Given request:
For each line of the data below that holds "with", copy the line.

Items:
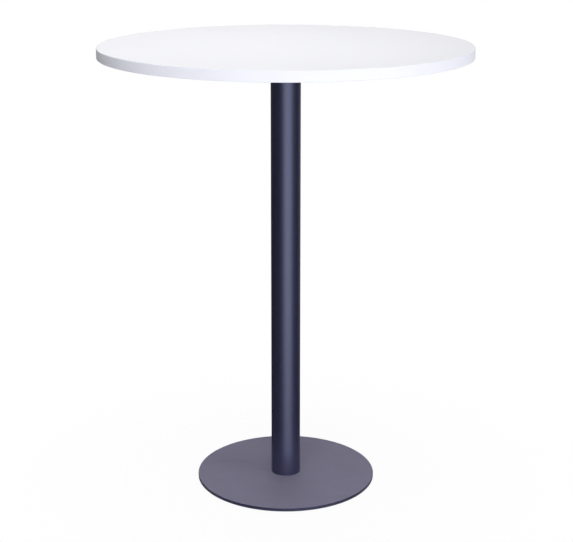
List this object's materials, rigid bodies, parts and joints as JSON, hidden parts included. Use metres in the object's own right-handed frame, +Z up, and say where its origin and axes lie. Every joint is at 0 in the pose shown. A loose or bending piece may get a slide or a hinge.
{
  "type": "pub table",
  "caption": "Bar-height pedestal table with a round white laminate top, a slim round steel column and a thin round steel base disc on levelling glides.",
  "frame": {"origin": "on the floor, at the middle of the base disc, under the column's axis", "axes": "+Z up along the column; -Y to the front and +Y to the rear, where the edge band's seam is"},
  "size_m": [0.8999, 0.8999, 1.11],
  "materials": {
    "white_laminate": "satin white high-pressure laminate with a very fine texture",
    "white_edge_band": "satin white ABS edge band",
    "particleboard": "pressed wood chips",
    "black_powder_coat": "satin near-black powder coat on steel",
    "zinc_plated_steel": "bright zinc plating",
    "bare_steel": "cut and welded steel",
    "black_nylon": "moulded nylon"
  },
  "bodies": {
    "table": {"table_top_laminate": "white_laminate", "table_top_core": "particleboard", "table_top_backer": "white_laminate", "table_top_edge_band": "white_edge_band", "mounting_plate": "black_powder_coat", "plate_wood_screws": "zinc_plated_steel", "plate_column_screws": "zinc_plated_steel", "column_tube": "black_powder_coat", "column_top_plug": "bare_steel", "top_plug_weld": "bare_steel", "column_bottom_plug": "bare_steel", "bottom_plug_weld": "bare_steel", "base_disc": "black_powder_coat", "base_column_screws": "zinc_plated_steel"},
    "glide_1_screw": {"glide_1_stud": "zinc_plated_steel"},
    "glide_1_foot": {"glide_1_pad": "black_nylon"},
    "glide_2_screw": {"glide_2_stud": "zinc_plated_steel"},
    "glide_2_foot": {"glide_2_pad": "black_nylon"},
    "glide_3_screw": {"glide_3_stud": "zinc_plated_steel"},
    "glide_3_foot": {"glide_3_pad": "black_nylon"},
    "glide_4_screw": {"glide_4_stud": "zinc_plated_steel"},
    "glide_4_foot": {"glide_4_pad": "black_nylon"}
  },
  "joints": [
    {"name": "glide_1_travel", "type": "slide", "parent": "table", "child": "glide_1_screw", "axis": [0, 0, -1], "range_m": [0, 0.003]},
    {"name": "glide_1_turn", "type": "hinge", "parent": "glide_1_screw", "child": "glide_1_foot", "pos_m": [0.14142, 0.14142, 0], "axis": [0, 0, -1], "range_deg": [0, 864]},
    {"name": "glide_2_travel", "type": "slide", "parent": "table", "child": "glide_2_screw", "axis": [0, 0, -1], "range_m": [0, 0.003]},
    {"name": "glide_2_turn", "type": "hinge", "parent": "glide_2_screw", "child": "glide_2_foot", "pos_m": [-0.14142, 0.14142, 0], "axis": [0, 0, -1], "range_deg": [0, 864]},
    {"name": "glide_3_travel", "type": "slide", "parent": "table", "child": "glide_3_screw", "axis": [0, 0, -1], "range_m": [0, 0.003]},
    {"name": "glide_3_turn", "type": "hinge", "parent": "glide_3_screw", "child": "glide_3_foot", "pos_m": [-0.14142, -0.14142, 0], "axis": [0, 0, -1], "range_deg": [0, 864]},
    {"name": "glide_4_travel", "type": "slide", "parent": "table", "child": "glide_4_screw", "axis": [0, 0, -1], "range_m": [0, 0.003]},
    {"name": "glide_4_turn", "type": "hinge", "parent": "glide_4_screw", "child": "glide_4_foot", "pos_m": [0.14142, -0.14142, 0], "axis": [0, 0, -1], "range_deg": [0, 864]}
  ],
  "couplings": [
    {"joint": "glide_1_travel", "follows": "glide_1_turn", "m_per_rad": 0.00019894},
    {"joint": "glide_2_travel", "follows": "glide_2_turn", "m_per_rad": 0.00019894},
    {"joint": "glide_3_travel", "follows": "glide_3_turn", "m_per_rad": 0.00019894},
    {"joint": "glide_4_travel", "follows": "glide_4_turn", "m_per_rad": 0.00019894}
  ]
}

...

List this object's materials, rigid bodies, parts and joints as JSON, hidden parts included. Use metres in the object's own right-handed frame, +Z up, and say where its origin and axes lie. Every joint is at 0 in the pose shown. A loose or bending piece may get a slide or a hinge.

==

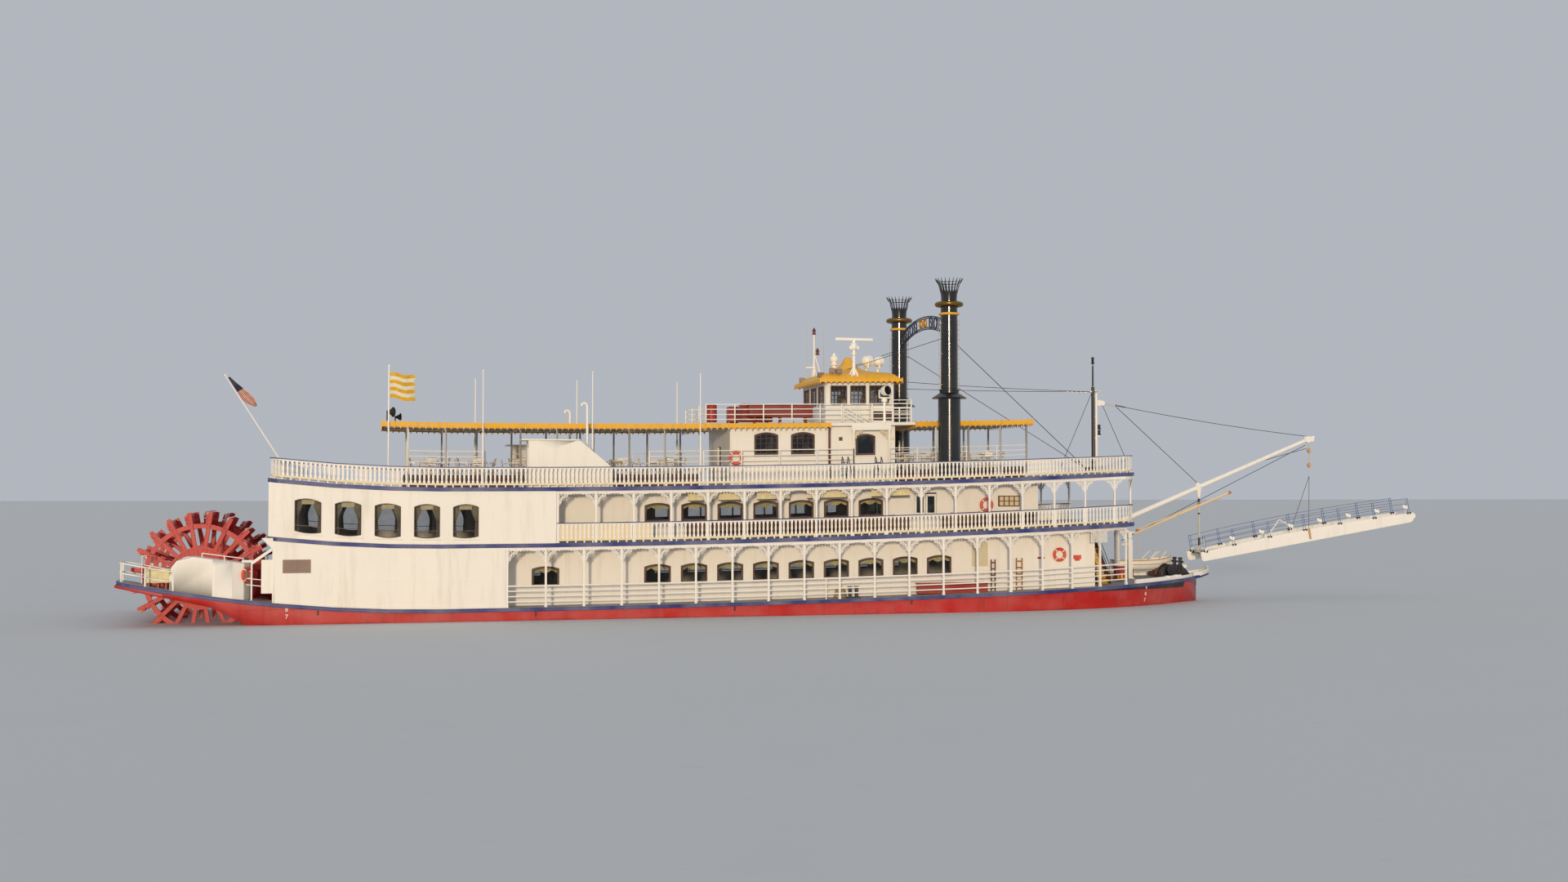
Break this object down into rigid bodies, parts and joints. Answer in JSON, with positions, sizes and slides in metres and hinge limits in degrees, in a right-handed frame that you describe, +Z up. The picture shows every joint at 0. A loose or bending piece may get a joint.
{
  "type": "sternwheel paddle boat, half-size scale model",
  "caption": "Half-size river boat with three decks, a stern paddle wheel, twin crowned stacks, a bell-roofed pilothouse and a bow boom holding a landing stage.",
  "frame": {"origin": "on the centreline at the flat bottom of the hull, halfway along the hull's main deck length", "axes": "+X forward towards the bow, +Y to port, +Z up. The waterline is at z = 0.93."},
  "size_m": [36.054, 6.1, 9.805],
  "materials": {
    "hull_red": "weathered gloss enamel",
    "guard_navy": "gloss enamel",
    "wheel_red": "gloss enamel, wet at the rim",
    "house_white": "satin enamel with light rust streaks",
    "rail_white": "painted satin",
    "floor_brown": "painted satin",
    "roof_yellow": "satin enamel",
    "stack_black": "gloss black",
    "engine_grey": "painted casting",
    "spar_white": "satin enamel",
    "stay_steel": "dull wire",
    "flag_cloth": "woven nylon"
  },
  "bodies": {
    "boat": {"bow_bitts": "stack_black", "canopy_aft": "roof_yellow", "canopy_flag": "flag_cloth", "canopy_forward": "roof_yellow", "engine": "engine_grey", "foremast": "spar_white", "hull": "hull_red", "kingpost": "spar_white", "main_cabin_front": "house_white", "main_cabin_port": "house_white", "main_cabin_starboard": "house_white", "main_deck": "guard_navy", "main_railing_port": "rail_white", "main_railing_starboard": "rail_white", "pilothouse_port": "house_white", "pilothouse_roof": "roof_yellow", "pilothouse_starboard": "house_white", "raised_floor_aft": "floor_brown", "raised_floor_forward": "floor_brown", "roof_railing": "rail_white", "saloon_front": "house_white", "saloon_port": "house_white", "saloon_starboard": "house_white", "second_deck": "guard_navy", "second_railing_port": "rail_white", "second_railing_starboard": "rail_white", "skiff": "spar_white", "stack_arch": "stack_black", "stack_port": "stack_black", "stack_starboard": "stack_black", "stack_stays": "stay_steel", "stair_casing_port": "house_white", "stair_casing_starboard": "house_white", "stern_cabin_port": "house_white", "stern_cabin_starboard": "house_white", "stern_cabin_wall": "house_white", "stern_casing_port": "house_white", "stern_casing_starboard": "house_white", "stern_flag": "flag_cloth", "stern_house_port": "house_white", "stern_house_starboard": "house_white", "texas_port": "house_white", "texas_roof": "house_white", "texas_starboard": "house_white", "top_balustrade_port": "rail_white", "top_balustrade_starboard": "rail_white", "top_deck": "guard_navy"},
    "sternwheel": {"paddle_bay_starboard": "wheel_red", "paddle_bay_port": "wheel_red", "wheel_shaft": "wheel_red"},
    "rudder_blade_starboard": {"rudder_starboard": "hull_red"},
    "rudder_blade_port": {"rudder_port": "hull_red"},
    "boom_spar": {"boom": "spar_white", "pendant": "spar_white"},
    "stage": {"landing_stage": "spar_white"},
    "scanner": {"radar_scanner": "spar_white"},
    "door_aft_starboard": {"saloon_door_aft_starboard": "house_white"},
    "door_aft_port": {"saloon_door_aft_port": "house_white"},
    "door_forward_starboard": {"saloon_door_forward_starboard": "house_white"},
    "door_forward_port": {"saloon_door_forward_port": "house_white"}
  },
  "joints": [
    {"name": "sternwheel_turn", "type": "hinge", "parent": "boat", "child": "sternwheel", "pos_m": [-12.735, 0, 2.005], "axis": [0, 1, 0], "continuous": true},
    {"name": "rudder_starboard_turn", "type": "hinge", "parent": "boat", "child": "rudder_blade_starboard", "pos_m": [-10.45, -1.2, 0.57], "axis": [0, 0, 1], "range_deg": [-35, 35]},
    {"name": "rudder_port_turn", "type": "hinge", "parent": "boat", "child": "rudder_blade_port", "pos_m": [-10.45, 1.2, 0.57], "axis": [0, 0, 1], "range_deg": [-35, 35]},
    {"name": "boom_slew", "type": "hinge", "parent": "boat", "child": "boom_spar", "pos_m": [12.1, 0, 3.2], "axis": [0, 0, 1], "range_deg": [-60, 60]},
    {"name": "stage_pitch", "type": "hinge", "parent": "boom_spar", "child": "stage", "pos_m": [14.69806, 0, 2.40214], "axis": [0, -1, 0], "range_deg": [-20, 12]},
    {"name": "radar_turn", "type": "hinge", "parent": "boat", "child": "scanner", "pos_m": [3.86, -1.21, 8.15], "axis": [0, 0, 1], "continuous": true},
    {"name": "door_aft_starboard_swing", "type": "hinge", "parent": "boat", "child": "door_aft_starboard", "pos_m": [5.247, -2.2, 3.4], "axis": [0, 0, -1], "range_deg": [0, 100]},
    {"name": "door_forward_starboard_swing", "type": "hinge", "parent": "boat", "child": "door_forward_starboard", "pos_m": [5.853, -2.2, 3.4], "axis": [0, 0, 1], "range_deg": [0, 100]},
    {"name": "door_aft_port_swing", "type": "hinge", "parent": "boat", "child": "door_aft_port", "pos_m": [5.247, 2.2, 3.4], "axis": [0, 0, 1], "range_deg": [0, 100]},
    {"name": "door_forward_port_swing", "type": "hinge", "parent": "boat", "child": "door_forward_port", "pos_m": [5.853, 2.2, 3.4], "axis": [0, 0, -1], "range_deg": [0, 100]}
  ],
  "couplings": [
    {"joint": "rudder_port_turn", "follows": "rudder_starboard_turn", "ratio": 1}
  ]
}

Output for this task:
  "caption": "Bar-height pedestal table with a round white laminate top, a slim round steel column and a thin round steel base disc on levelling glides.",
    "white_laminate": "satin white high-pressure laminate with a very fine texture",
Break this object down into rigid bodies, parts and joints. Answer in JSON, with positions, sizes and slides in metres and hinge limits in degrees, in a right-handed frame that you describe, +Z up. The picture shows every joint at 0. A loose or bending piece may get a joint.
  "caption": "Half-size river boat with three decks, a stern paddle wheel, twin crowned stacks, a bell-roofed pilothouse and a bow boom holding a landing stage.",
    "house_white": "satin enamel with light rust streaks",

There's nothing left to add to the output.